A questo costo – si legge nel dossier – “va aggiunto l’esborso di 360 milioni a sostegno delle forze armate afgane (120 milioni l’anno a partire dal 2015) e circa 900 milioni di spese aggiuntive relative al trasporto truppe, mezzi e materiali da e per l’Italia, alla costruzione di basi e altre infrastrutture militari in teatro, al supporto operativo della Task Force Air (Emirati, Qatar e Bahrein) e degli ufficiali di collegamento distaccati presso il Comando Centrale USA di Tampa, Florida, al supporto d’intelligence degli agenti AISE, della protezione attiva e passiva delle basi, al supporto sanitario del personale della Croce Rossa Italiana, alla protezione delle sedi diplomatiche nazionali e alle attività umanitarie militari strumentali (CIMIC, classificate all’estero, con più realismo, come Psy Ops, cioè guerra psicologica: aiuti in cambio di informazioni).
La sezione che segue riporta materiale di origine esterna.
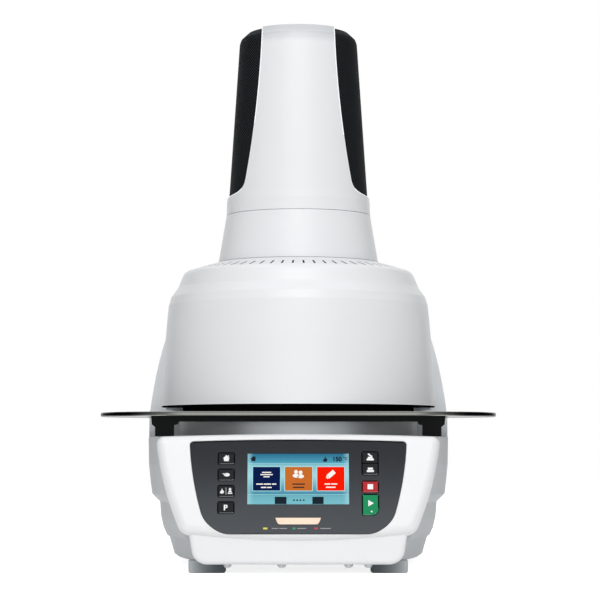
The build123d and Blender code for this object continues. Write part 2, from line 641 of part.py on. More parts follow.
def vacuum_valve():
    """Solenoid valve between the nipple and the head, on the pan's floor."""
    x, z = NIPPLE
    y = PLATE_Y - 16
    body = block(x - 12, x + 12, y - 29, y, z - 9, z + 9) + rod(9, z + 9, z + 28, x, y - 15)
    return body + block(x - 4, x + 4, y - 23, y - 5, FLOOR_Z + WALL, z - 9)


# ---------------------------------------------------------------- hinge
def hinge_bracket(side):
    """Bearing block on the recess floor, one each side of the arm."""
    x0, x1 = (51.0, 60.0) if side > 0 else (-60.0, -51.0)
    floor = RECESS[4]
    points = [(HINGE_Y - 24, floor), (HINGE_Y + 24, floor), (HINGE_Y + 24, floor + 6),
              (HINGE_Y + 14, HINGE_Z), (HINGE_Y - 14, HINGE_Z), (HINGE_Y - 24, floor + 6)]
    web = Pos((x0 + x1) / 2, 0, 0) * side_view(make_face(Polyline(*points, close=True)), (x1 - x0) / 2)
    web += rod_x(14, x0, x1)
    return web - rod_x(PIN_R + RUNNING, x0 - 1, x1 + 1)


HEAD_LINE = [(RIM_R, RIM_Z), (143.9, RIM_Z + 1.5), (139.9, 234), (137.4, 262), (136.4, 271), (133.9, 279.5),
             (129.7, 285.4), (126.8, 289.6), (125.0, 294), (121.6, 302.2), (119.8, 305.0), (117.0, 306.9),
             (86.2, SHOULDER_Z + 0.1)]


def head_radius(z):
    """Radius of the head's wall at a height on its long cone."""
    (r0, z0), (r1, z1) = HEAD_LINE[1], HEAD_LINE[2]
    return r0 + (r1 - r0) * (z - z0) / (z1 - z0)


ARM_X = (38.0, 48.0)     # cheeks of the hinge arm
PAD_Z = (196.0, 232.0)


def hinge_arm():
    """Cast arm: a curved pad on the head's rear wall and two cheeks that carry the pin."""
    (z0, z1), (x0, x1) = PAD_Z, ARM_X
    low_r, high_r = head_radius(z0), head_radius(z1)
    ring = turned((low_r, z0), (low_r + 7, z0), (high_r + 7, z1), (high_r, z1))
    pad = ring & block(-x1, x1, 0, 200, z0, z1)
    front = HEAD_Y + head_radius(z0) - 14
    points = [(front, z0), (HINGE_Y - 26, z0), (HINGE_Y + 6, HINGE_Z - 15), (HINGE_Y + 15, HINGE_Z),
              (HINGE_Y, HINGE_Z + 15), (HINGE_Y - 14, HINGE_Z + 13), (front, z1 - 8)]
    cheek = Pos((x0 + x1) / 2, 0, 0) * side_view(make_face(Polyline(*points, close=True)), (x1 - x0) / 2)
    wall = turned((0, z0 - 1), (head_radius(z0 - 1), z0 - 1), (head_radius(z1 + 1), z1 + 1), (0, z1 + 1))
    cheek = cheek + rod_x(15, x0, x1) - wall - rod_x(PIN_R, x0 - 1, x1 + 1)
    return pad + mirrored(cheek)


PIN_X = (-90.0, 61.0)


def hinge_pin():
    """Shaft through both brackets and the arm, into the lift drive."""
    pin = rod_x(PIN_R, *PIN_X)
    return chamfer(pin.edges().filter_by(GeomType.CIRCLE), length=0.8)


def lift_drive():
    """Gear motor on the recess wall that turns the hinge pin."""
    wall = RECESS[0] - WALL
    gearbox = rod_x(20, wall - 30, wall)
    gearbox += block(wall - 6, wall, HINGE_Y - 20, HINGE_Y + 20, HINGE_Z - 30, HINGE_Z)
    motor = rod_x(15, wall - 58, wall - 30)
    return gearbox + motor - rod_x(PIN_R + RUNNING, PIN_X[0] - 1, wall + 1)


# ---------------------------------------------------------------- head
def head_shell():
    """Turned head cover with a stepped shoulder, a ring of radial vents and the neck's seat."""
    outer = HEAD_LINE + [(85.8, SHOULDER_Z), (78, SHOULDER_Z), (78, SHOULDER_Z - HEAD_WALL)]
    inner = [(r - HEAD_WALL, z - (0 if z < 280 else HEAD_WALL * 0.8)) for r, z in reversed(HEAD_LINE[1:-1])]
    shell = turned(*outer, *inner, (RIM_R - HEAD_WALL - 0.2, RIM_Z))
    shell += turned((137.5, 171.5), (142.0, 171.5), (141.6, 175), (137.5, 175))
    slot = Pos((VENT_R[0] + VENT_R[1]) / 2, 0, 310) * Box(VENT_R[1] - VENT_R[0], VENT_W, 24)
    step = 360 / VENT_COUNT
    return shell - [Pos(0, HEAD_Y, 0) * Rot(0, 0, step * (i + 0.5) - 90) * slot for i in range(VENT_COUNT)]


def neck_cone():
    """Cone between the head and the tower, with a shelf for the press plate."""
    line = [(NECK_R, SHOULDER_Z), (TOWER_FOOT_R, SEAM_Z)]
    shelf = turned((68, 324), (81, 324), (80.6, 327), (68, 327))
    collar = turned((71.0, SEAM_Z - 4), (75.0, SEAM_Z - 4), (74.6, SEAM_Z), (73.9, SEAM_Z),
                    (73.9, SEAM_Z + 0.5), (71.0, SEAM_Z + 0.5))
    return thick_turned(line, HEAD_WALL) + shelf + collar


TOWER_LINE = [(TOWER_FOOT_R, SEAM_Z + 0.5), (75.5, 380), (74.6, 388), (64.4, 542), (63.9, 549), (62.4, 553.5),
              (59.0, 556.8), (55.0, TOWER_TOP)]
COVER_WALL = 1.5
SLEEVE_WALL = 1.5


def inward(line, amount):
    """Turned line moved in by a wall, its flat top moved down."""
    return [(r - amount, min(z, TOWER_TOP - amount)) for r, z in line]


def tower_window():
    """Side window of the cover in front view: upright edge that flares out above the ring."""
    edges = [
        Spline((37.2, TOWER_TOP + 8), (40.5, 506), (48.4, 437), (54.2, 402)),
        Bezier((54.2, 402), (56.0, 391), (60.5, 386.4), (76, 384.6)),
        Line((76, 384.6), (90, 384.6)), Line((90, 384.6), (90, TOWER_TOP + 8)),
        Line((90, TOWER_TOP + 8), (37.2, TOWER_TOP + 8)),
    ]
    return make_face(edges)


def tower_cover():
    """White saddle: ring at the foot, strip up the front, over the top and down the back."""
    inner = inward(TOWER_LINE, COVER_WALL)
    shell = turned(*TOWER_LINE, (0, TOWER_TOP), (0, TOWER_TOP - COVER_WALL), *reversed(inner))
    shell += turned((71.5, SEAM_Z + 0.5), (75.5, SEAM_Z + 0.5), (75.3, SEAM_Z + 2.5), (71.5, SEAM_Z + 2.5))
    window = front_view(tower_window(), HEAD_Y - 100, HEAD_Y + 100)
    return shell - window - mirror(window, about=Plane.YZ)


def tower_sleeve():
    """Black mesh sleeve under the saddle, closed at the top."""
    line = [(75.8, SEAM_Z + 2.5)] + TOWER_LINE[1:]
    outer = inward(line, COVER_WALL + 0.1)
    inner = inward(line, COVER_WALL + 0.1 + SLEEVE_WALL)
    top = TOWER_TOP - COVER_WALL - 0.1
    return turned(*outer, (0, top), (0, top - SLEEVE_WALL), *reversed(inner))


def head_bottom_plate():
    """Black pressed ring that closes the head from below and lands on the seal."""
    low = PLATE_LOW
    return turned((52, low), (120.4, low), (121.4, low + 1), (121.4, 168.5), (140.9, 168.5), (140.9, 171.5),
                  (118.4, 171.5), (118.4, PLATE_IN), (52, PLATE_IN))


def head_insulation():
    """Fibre block round the muffle, bored for the rod and the sensor."""
    crown = CHAMBER_TOP + 12
    body = turned((MUFFLE_R, PLATE_IN), (118, PLATE_IN), (118, 171.5), (128, 171.5), (128, 256), (120, 262),
                  (0, 262), (0, crown), (MUFFLE_R, crown))
    return body - rod(9.0, 200, 270) - rod(3.4, 200, 270, SENSOR_X)


SENSOR_X = 30.0


def firing_muffle():
    """Quartz chamber wall with its top disc."""
    body = turned((CHAMBER_R, PLATE_IN), (MUFFLE_R, PLATE_IN), (MUFFLE_R, CHAMBER_TOP + 12),
                  (0, CHAMBER_TOP + 12), (0, CHAMBER_TOP), (CHAMBER_R, CHAMBER_TOP))
    return body - rod(8.6, 200, 270) - rod(3.2, 200, 270, SENSOR_X)


def heating_coil():
    """Heating strip of square section, wound half sunk in the chamber wall."""
    turns, pitch, strip = 6, 11.0, 2.4
    path = Helix(pitch=pitch, height=pitch * turns, radius=CHAMBER_R - 0.1)
    section = Plane(origin=path @ 0, z_dir=path % 0, x_dir=(1, 0, 0)) * Rectangle(strip, strip)
    return Pos(0, HEAD_Y, SEAL_TOP + 9) * sweep(section, path=path, is_frenet=True)


def thermocouple():
    """Ceramic sensor tube with its connection head."""
    return rod(2.5, 228, 262, SENSOR_X) + rod(8, 262, 274, SENSOR_X) + rod(5, 274, 280, SENSOR_X)


# ---------------------------------------------------------------- press drive
ROD_X = 44.0
GUIDE_R = 5.0
PLATE_Z = (327.0, 333.0)
MOTOR_PLATE_Z = (440.0, 447.0)
MOTOR_TOP = 512.0
SCREW_R = 6.0


def press_plate():
    """Lower plate of the press frame, on the neck's shelf."""
    body = rod(76, *PLATE_Z) - rod(10, 320, 340)
    for angle in range(30, 360, 60):
        x, y = 58 * math.cos(math.radians(angle)), 58 * math.sin(math.radians(angle))
        body -= rod(9, 320, 340, x, HEAD_Y + y)
    return body


def guide_rods():
    """Two rods between the plates."""
    return mirrored(rod(GUIDE_R, PLATE_Z[1], MOTOR_PLATE_Z[0], ROD_X))


def motor_plate():
    """Upper plate, cut back at its sides."""
    plate = rod(60, *MOTOR_PLATE_Z) - block(-80, 80, HEAD_Y + 38, HEAD_Y + 90, 430, 460)
    plate -= block(-80, 80, HEAD_Y - 90, HEAD_Y - 38, 430, 460)
    return plate - rod(SCREW_R + 2, 430, 460)


def press_motor():
    """Linear stepper: square stack with chamfered corners, bored for the screw."""
    z0 = MOTOR_PLATE_Z[1]
    stack = Pos(0, HEAD_Y, (z0 + MOTOR_TOP) / 2) * Box(57, 57, MOTOR_TOP - z0)
    stack = chamfer(stack.edges().filter_by(Axis.Z), length=5.0)
    for z in (z0 + 10, MOTOR_TOP - 12):
        stack -= Pos(0, HEAD_Y, z) * (Box(60, 60, 1.6) - Box(55, 55, 1.6))
    return stack - rod(SCREW_R + RUNNING, z0 - 1, MOTOR_TOP + 1)


CROSSHEAD_Z = (386.0, 398.0)


def press_crosshead():
    """Crosshead that runs on the guide rods with two flanged bushes."""
    body = block(-56, 56, HEAD_Y - 14, HEAD_Y + 14, *CROSSHEAD_Z)
    body = fillet(body.edges().filter_by(Axis.Z), radius=10.0)
    bushes = mirrored(rod(9, CROSSHEAD_Z[0] - 5, CROSSHEAD_Z[1] + 5, ROD_X))
    body += bushes
    return body - mirrored(rod(GUIDE_R + RUNNING, 370, 410, ROD_X)) - rod(SCREW_R, CROSSHEAD_Z[0] + 6, 400)


def press_screw():
    """Screw of the linear drive, fixed in the crosshead, with a reduced end."""
    return rod(SCREW_R, CROSSHEAD_Z[0] + 6, 532) + rod(SCREW_R - 1, 532, 538)


def press_rod():
    """Steel rod from the crosshead to the ceramic plunger."""
    return rod(7.0, 290, CROSSHEAD_Z[0]) + rod(9.0, 314, 320)


def press_plunger():
    """Ceramic plunger with a chamfered tip."""
    body = rod(6.3, PLUNGER_TIP, 290)
    return chamfer(body.edges().sort_by(Axis.Z)[0], length=1.0)


# ---------------------------------------------------------------- write the nodes
NODES = {
    "bottom_pan": bottom_pan, "rear_housing": rear_housing, "front_fascia": front_fascia,
    "control_panel": control_panel, "display_screen": display_screen, "display_module": display_module,
    "key_board": key_board, "status_light_lens": status_light_lens, "firing_base": firing_base,
    "base_insulation": base_insulation, "seal_plate": seal_plate, "seal_ring": seal_ring,
    "firing_table": firing_table, "tray_holder": tray_holder, "holder_screws": holder_screws,
    "cooling_tray": cooling_tray, "rubber_feet": rubber_feet, "pan_screws": pan_screws,
    "mains_transformer": mains_transformer, "power_board": power_board, "rear_panel": rear_panel,
    "mains_inlet": mains_inlet, "pump_outlet": pump_outlet, "fuse_holders": fuse_holders,
    "switch_frame": switch_frame, "switch_rocker": switch_rocker, "usb_port": usb_port,
    "vacuum_nipple": vacuum_nipple, "vacuum_valve": vacuum_valve, "hinge_arm": hinge_arm,
    "hinge_pin": hinge_pin, "lift_drive": lift_drive, "head_shell": head_shell, "neck_cone": neck_cone,
    "tower_cover": tower_cover, "tower_sleeve": tower_sleeve, "head_bottom_plate": head_bottom_plate,
    "head_insulation": head_insulation, "firing_muffle": firing_muffle, "heating_coil": heating_coil,
    "thermocouple": thermocouple, "press_plate": press_plate, "guide_rods": guide_rods,
    "motor_plate": motor_plate, "press_motor": press_motor, "press_crosshead": press_crosshead,
    "press_screw": press_screw, "press_rod": press_rod, "press_plunger": press_plunger,
}

for name, make in NODES.items():
    save(make(), name)
for side, suffix in ((-1, "left"), (1, "right")):
    save(hinge_bracket(side), f"hinge_bracket_{suffix}")
for place in key_places():
    save(key(*place), place[0])
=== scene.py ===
"""Looks of a dental laboratory press furnace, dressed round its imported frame.

Lengths are given in millimetres by name and turned to metres by MM. The panel's own coordinates are u to
the right, v up the panel and w out of it, from the foot of the panel.
"""

import logging
import math
from dataclasses import dataclass, field
from enum import Enum

import bmesh
import bpy
from mathutils import Matrix, Vector


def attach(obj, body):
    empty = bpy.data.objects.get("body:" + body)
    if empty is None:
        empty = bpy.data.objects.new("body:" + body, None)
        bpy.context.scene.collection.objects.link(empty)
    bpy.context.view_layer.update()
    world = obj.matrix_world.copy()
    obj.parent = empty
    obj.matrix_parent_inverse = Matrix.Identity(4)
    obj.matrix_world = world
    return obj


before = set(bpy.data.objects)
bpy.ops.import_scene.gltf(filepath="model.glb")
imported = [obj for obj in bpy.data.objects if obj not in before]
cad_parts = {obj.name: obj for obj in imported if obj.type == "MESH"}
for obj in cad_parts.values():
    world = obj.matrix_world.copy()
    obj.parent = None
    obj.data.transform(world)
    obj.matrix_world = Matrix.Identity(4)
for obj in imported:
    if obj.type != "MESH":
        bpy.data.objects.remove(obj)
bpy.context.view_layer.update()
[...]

Si arriva così a oltre 7,5 miliardi, a fronte di 260 milioni investiti in iniziative di cooperazione civile”.

Costi abnormi, dunque. E i progressi ottenuti “sul campo”? Pochini, dato che i talebani controllano quasi metà Paese. Una situazione complicata che ha spinto il presidente americano Donald Trump a riprendere i raid aerei e rispedire truppe combattenti al fronte. E intanto i nostri soldati – un migliaio di uomini, il secondo contingente dopo quello statunitense – sono tornati in prima linea a pianificare e coordinare le offensive dei soldati afgani nella zona ovest del Paese.

Spiega l’Osservatorio: ”A parte un lieve calo del tasso di analfabetismo (dal 68% del 2001 al 62% di oggi) e un modestissimo miglioramento della condizione femminile (limitato alle aree urbane maggiori), attribuibili al lavoro delle organizzazioni internazionali e delle ONG, non alla NATO), l’Afganistan ha ancora oggi il tasso più elevato al mondo di mortalità infantile (su mille nati, 113 decessi entro il primo anno di vita ), tra le più basse aspettative di vita del pianeta (51 anni, terzultimo prima di Ciad e Guinea Bissau ) ed è ancora uno dei Paesi più poveri del mondo (207° su 230 per ricchezza procapite)”.

Politicamente, il regime integralista islamico afgano (fondato sulla sharìa e guidato da ex signori della guerra dell’Alleanza del Nord espressione della minoranza tagica) è tra i più inefficienti e corrotti al mondo ed è lontanissimo dallo standard minimo di uno Stato di diritto democratico: censura, repressione del dissenso e tortura sono la norma’. Insomma, ”la cartina al tornasole dei ‘progressi’ portati dalla presenza occidentale in Afghanistan è il crescente numero di afgani che cerca rifugio all’estero: tra i richiedenti asilo in Europa negli ultimi anni, gli afgani sono i più numerosi dopo i siriani”, conclude il rapporto di MIL€X.

Per non parlare, poi, dei “costi umani”. La guerra in Afghanistan è costata la vita di 3.500 soldati occidentali (53 italiani) e di 140mila afgani tra combattenti e civili. Senza considerare i civili afgani morti a causa dell’emergenza umanitaria provocata dal conflitto: 360mila secondo i ricercatori americani della Brown University. Cui prodest?